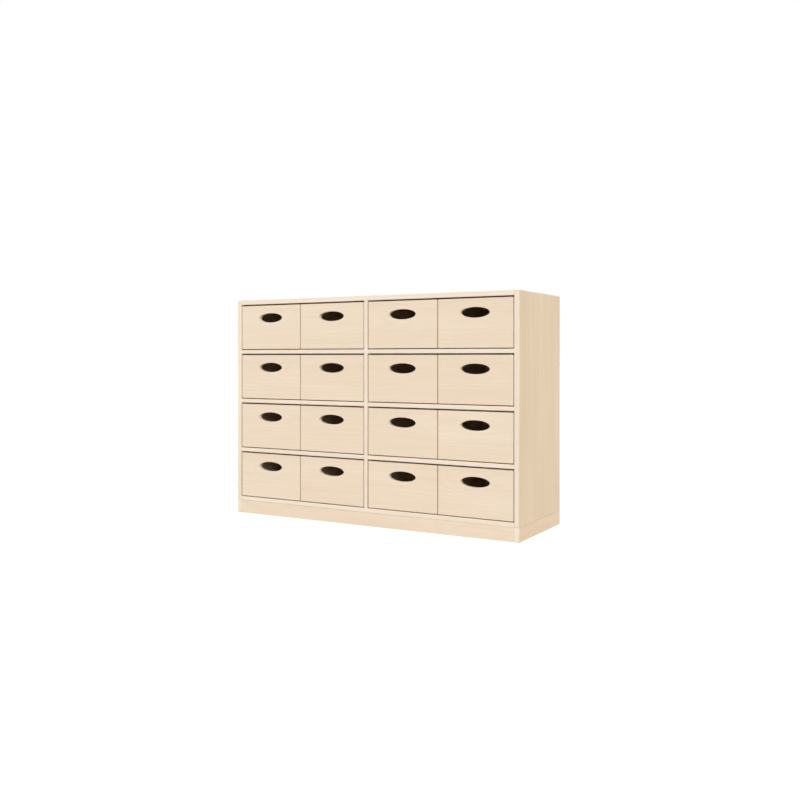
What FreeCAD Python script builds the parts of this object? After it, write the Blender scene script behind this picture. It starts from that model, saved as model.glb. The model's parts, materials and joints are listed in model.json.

########

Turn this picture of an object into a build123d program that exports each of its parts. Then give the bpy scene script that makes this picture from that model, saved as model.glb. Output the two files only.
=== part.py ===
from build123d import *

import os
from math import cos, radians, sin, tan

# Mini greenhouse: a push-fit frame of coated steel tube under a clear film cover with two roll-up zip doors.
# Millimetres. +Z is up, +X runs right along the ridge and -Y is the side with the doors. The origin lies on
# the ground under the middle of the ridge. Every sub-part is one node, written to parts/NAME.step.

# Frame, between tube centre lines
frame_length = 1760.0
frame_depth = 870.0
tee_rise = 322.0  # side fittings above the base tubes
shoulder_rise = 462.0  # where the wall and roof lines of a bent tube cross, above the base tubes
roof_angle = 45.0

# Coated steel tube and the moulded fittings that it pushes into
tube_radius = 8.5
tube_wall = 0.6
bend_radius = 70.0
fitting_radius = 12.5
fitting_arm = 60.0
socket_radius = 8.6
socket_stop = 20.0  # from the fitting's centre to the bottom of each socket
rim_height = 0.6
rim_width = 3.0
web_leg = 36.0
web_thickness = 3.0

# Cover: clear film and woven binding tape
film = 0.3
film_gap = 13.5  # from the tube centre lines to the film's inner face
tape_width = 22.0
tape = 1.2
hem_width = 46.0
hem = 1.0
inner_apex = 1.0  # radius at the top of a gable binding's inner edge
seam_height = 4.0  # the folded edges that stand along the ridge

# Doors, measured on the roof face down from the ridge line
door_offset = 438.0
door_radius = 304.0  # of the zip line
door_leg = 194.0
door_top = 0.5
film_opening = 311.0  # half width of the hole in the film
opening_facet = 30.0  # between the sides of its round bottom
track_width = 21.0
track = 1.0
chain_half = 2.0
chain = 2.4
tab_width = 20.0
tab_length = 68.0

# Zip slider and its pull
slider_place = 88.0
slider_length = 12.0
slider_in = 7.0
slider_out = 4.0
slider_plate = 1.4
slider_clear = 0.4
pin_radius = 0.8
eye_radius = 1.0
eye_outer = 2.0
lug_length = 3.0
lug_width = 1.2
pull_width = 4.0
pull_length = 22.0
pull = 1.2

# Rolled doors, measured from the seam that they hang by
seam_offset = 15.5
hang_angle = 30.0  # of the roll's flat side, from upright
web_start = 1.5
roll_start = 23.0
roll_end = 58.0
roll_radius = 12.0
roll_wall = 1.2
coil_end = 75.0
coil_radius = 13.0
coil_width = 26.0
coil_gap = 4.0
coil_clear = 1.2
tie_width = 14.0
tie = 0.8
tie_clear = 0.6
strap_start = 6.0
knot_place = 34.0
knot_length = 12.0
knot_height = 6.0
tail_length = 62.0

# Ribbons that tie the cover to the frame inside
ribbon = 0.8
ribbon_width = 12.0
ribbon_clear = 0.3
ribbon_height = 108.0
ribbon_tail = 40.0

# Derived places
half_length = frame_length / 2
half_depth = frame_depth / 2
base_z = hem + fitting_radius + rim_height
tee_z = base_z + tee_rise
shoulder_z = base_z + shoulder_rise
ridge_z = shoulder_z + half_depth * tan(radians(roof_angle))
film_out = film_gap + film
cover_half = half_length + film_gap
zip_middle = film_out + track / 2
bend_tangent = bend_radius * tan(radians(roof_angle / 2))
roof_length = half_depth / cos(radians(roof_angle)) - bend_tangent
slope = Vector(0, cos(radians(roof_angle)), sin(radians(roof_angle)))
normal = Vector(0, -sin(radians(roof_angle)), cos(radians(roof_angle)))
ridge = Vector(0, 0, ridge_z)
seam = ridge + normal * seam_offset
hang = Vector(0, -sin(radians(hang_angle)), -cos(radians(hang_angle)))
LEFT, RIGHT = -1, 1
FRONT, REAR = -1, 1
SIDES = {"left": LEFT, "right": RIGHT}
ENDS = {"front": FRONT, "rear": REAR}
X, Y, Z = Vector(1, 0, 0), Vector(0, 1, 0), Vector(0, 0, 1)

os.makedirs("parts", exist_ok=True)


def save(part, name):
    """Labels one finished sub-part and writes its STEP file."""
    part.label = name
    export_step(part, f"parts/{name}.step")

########

Task: Extract exactly the run of lines beginning at the line with "Turn this picture" and ending at the line with "# the ground", including both ends and nothing beyond them.

Task output:
Turn this picture of an object into a build123d program that exports each of its parts. Then give the bpy scene script that makes this picture from that model, saved as model.glb. Output the two files only.
=== part.py ===
from build123d import *

import os
from math import cos, radians, sin, tan

# Mini greenhouse: a push-fit frame of coated steel tube under a clear film cover with two roll-up zip doors.
# Millimetres. +Z is up, +X runs right along the ridge and -Y is the side with the doors. The origin lies on
# the ground under the middle of the ridge. Every sub-part is one node, written to parts/NAME.step.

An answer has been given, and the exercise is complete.